Nunavut has around 20-30% of the known recoverable natural gas resources in Canada - around 200 trillion cubic feet of the stuff.

Producing some of this would go a long way to helping us pay for higher grocery bills. Ships should be fueling up here, not just delivering fuel here.

Banning and cutting back seems to be the only thing Ottawa can think of doing. First offshore drilling, then a carbon tax, now this.

Why not go with options that create jobs and revenue instead of pushing hungry people into starvation mode?

Liberal Party of Canada - we cannot eat WWF Fuel Option Study Reports!

#2. Posted by Northern Guy on October 12, 2017

Just perfect as if living in the north wasn’t expensive enough already the Government wants to ban HFOs and increase costs on the last affordable method of transport left to Nunavummiut!
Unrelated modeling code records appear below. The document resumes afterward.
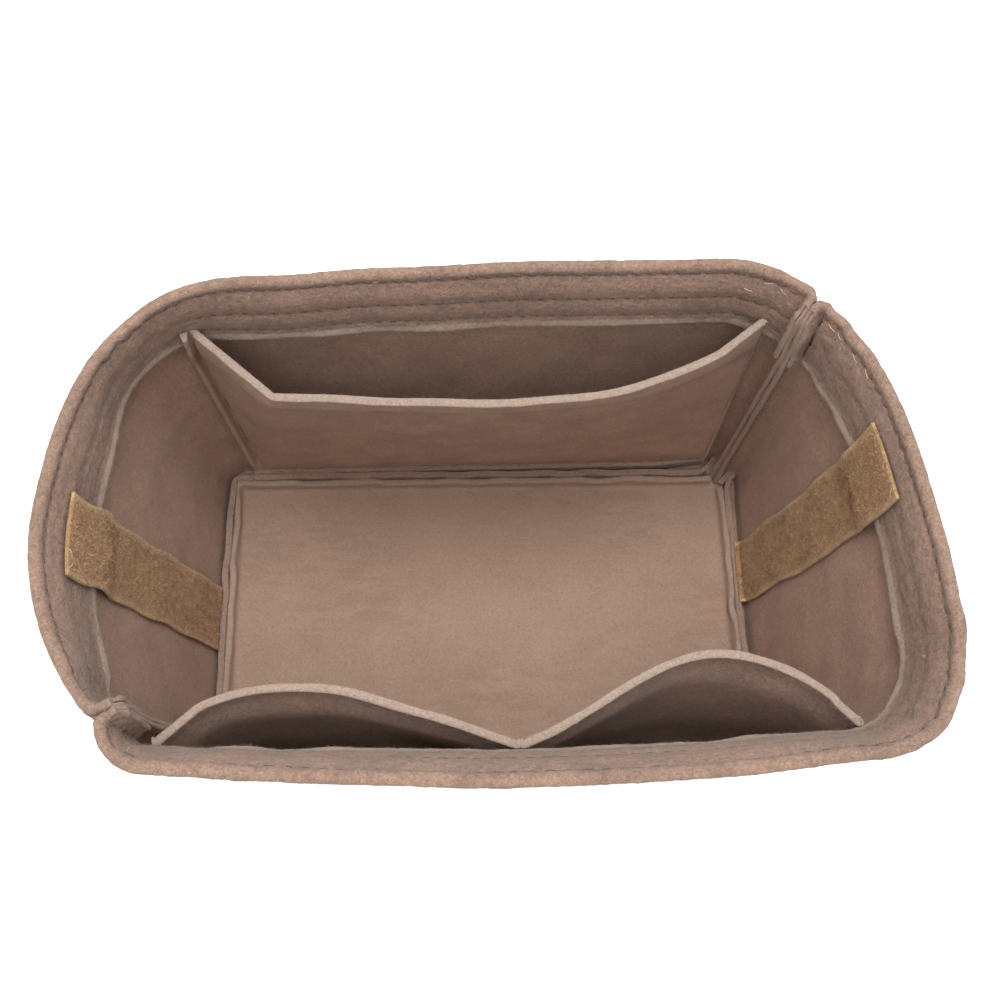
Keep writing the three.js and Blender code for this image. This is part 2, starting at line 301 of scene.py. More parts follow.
def store(mesh: Mesh, key: str, values: Array, kind: str = "FLOAT", part: str = "value") -> None:
    """Store values on a mesh's points.

    Args:
        mesh: The mesh.
        key: Name of the attribute.
        values: Its value at each point.
        kind: Type of the attribute.
        part: What the type calls its value.
    """
    mesh.attributes.new(key, kind, "POINT").data.foreach_set(
        part, values.astype(np.float32).ravel())


def stored(mesh: Mesh, key: str) -> Array:
    """Values stored on a mesh's points."""
    values = np.zeros(len(mesh.vertices), np.float32)
    mesh.attributes[key].data.foreach_get("value", values)
    return values


def linked(name: str, mesh: Mesh) -> Object:
    """Object of a mesh, linked to the scene."""
    obj = bpy.data.objects.new(name, mesh)
    bpy.context.scene.collection.objects.link(obj)
    return obj


def felt_object(name: str, points: Array, faces: list[list[int]], cut: Array,
                nap: Array) -> Object:
    """Smooth object of a closed sheet.

    Args:
        name: Name of the piece.
        points: Its points.
        faces: Its faces.
        cut: How far each point shows the colour of a cut edge.
        nap: How fuzzy the felt is at each point.

    Returns:
        The object.
    """
    mesh = bpy.data.meshes.new(name)
    mesh.from_pydata(points.tolist(), [], faces)
    mesh.polygons.foreach_set("use_smooth", np.ones(len(faces), bool))
    store(mesh, "cut", cut)
    store(mesh, "nap", nap)
    mesh.validate()
    mesh.update()
    return linked(name, mesh)


# Strips


@dataclass
class Plan:
    """Plan of a strip's outer face at one height: points, directions and length so far."""

    points: Array
    directions: Array

    def __post_init__(self) -> None:
        """Measure the plan."""
        self.length = line_length(self.points)

    @property
    def total(self) -> float:
        """Length from tip to tip."""
        return float(self.length[-1])

    def at(self, distance: Array) -> tuple[Array, Array]:
        """Points and unit directions at distances along the plan."""
        points, ahead = (
            np.stack([np.interp(distance, self.length, values[:, k]) for k in (0, 1)], axis=-1)
            for values in (self.points, self.directions))
        return points, unit(ahead)


# Largest angle between the points of an arc.
ARC_STEP = 0.04


def arc(centre: Array, radius: float, start: float, turn: float) -> tuple[list, list]:
    """Points and directions along an arc.

    Args:
        centre: Centre of the arc.
        radius: Its radius.
        start: Angle of its first point.
        turn: Angle through which it runs, positive to the left.

    Returns:
        The points and the travelling directions.
    """
    angles = start + np.linspace(0, turn, max(3, math.ceil(abs(turn) / ARC_STEP) + 1))
    outward = np.stack([np.cos(angles), np.sin(angles)], axis=-1)
    ahead = np.stack([-np.sin(angles), np.cos(angles)], axis=-1) * math.copysign(1, turn)
    return list(centre + radius * outward), list(ahead)


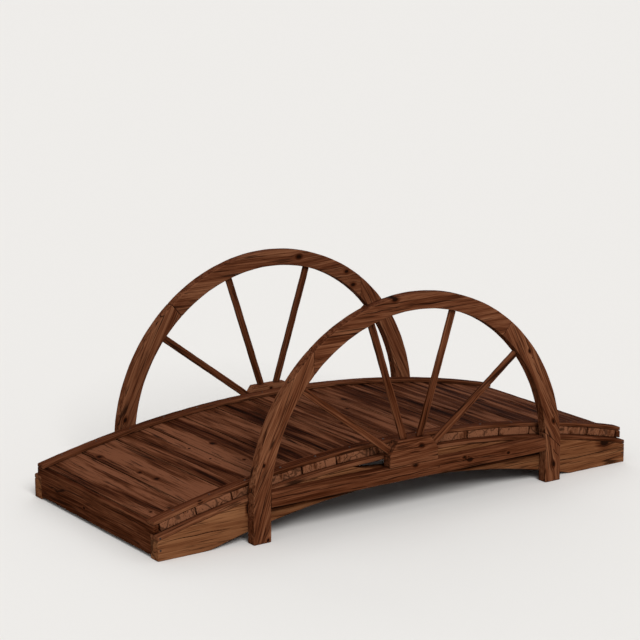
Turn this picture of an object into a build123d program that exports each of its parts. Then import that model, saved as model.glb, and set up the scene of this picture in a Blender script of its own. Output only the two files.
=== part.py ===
"""Wooden garden footbridge: an arched plank deck between two half wheels that serve as handrails.

Millimetres. X runs along the bridge, Y across it, Z up. The origin is on the ground,
under the middle of the deck. The half wheel on the far side is the near one turned
half a turn about the upright axis, as the maker fits the same rail on both sides.
"""
from build123d import *
from math import asin, cos, radians, sin, sqrt
import os

# Deck
deck_length = 1540.0
deck_width = 630.0
deck_crown = 184.0
deck_rise = 96.0
plank_count = 14
plank_thickness = 22.0
plank_gap = 4.0
edge_strip_width = 35.0
edge_strip_thickness = 10.0
fascia_thickness = 15.0
fascia_height = 80.0

# Side beams, each sawn from one board, and the laths on top of them
ledge_width = 19.0
beam_thickness = 38.0
beam_board_width = 149.0
bearer_thickness = 11.0
arch_height = 82.0
arch_span = 1187.0
arch_middle_x = -25.0
wane_middle_x = -62.0
wane_length = 250.0
wane_depth = 22.0

# Half wheels
wheel_radius = 506.0
rim_width = 45.0
leg_width = 53.0
wheel_thickness = 31.0
springing_height = 89.0
vertical_seam_x = -318.0
radial_seam_angle = 50.0
left_scarf_outer = 71.0
left_scarf_inner = 204.0
right_scarf_outer = 94.0
right_scarf_inner = 143.0
stretcher_bottom = 91.0
stretcher_height = 40.5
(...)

How many ships using heavy bunker oil travel into the Arctic on a regular basis?... Maybe 20? Yeah that will make a big difference.

#3. Posted by pissed off on October 12, 2017

No 2 you are right!!
WE know it is not great to burn that stuff but it is small and very short term.
What about the power plants that cough in our face in the middle of every community 24/7?

Get more efficient engines instead of building mega power plants that only benefit engineers and architects.
Plenty of suppliers that can provide turnkey solutions at a fraction of the cost proposed for the upgrades necessary in many communities.
What is the difference between producing X Megawatts for a remote mining site or for a community?